Closed down shops in malls

When a shop has closed down inside a mall, what would be best practise to tag the store with? I feel “disuse” would be wrong, as another store has opened in the same locale. Would best practise be to simply delete the POI?

Is this shop gone? Just delete it. OSM is mapping the current state, not a history (though mostly gone objects are still mappable, for example ruins or remains of old railway).

disused:shop=convenience (or other values for other shop types) is a valid tagging where some remains of old shop are still present (unused shop equipment, signpost and so on).

Noone will map shops from aerial images so there is no good reason to leave things like removed:highway=… that may be useful to keep for some time to protect against remapping from outdated aerial images.

Thanks a lot. Makes sense what you explained.

Something like demolished:shop=* could be used for the shop space.

If by “in the same locale” you mean the new shop (already mapped) occupies exactly same space as the old shop, you can delete it, only that usually people may prefer to re-tag the old shop (still dangling) into the new one in the first place.
As a personal preference, I would seize the opportunity to do some store front / indoor mapping for completeness.

[edit]
To clarify, you can add the old shop’s tags in prefixed form back to the new shop for context. I always try to avoid deleting anything. It’s up to you to either do it in this direction, or (as I prefer and recommend) conversely transferring the new shop back to the old shop. Then again, you can decide on how to deal with the now unused point.

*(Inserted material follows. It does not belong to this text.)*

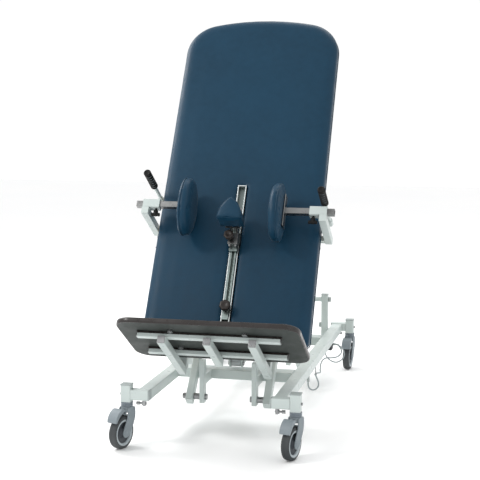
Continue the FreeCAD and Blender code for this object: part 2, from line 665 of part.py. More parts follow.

I actually disagree with Mateusz here. It’s quite useful to retain information on recent previous occupants of shops. This happens for several reasons:

  • People will often remember an old name of a shop (particularly if it was there for a long time) so will give you information about the local area with reference to former names of shops.
  • If open data is available in an area the open data will often have older shop names and thus retaining the information assists in linking the open data.
  • When updating OSM it is incredibly useful to have all shops (whether open or not) mapped, and recent former use helps this context. This greatly assists spotting ones which have changed.
  • Older photographs will show old shop names & this enables the correct part of a building to be identified for use of such images for adding mapping detail (for instance S3DB features)
  • Shop data is often associated with an address, deleting the shop node will delete entirely valid address data

I am not advocating using OSM as a historical directory of shops, but retaining enough information context to enable maintaining OSM to be as convenient as possible. This is rooted in some 9 years experience of our local community maintaining up-to-date data on shops in a couple of city centres.

If a shop has just been closed, I tag it as disused:shop=*. And don’t forget to add “disused:” to other functional tags too (excluding name, description, note etc.) to prevent find this closed shop when someone is looking for additional tags like cuisine, delivery and similar. If a shop is completeley gone and the place is empty, you can remove all tags and add shop=vacant.

This is a good practise, because this shop will be replaced by another one. And another mapper who knows that “C shop was there and B shop has been opened in this very place” can easily find this POI and add a new one. And it’s good to have a history of a place.

Deleting a point with shop/restaurant it’s not a good idea, because some tags won’t change, like wheelchair access. If the old shop wasn’t for wheelchair, the new one won’t be either.

A bit off topic: is there an efficient way to add the lifecycle prefixes to already existing tags? It’s really annoying to change them one by one.

Some OSM editors support “making the same change to multiple objects at once” - I’m pretty sure that JOSM does and I think that Potlatch 2 does as well (although I haven’t tested either just now).

Use a text editor, online or offline, to add prefix.
One of the few advantages of iD is a direct raw text editing interface, and iD 3 allows editing multiple objects (but be careful of different values).

In iD only copy and paste in raw editor.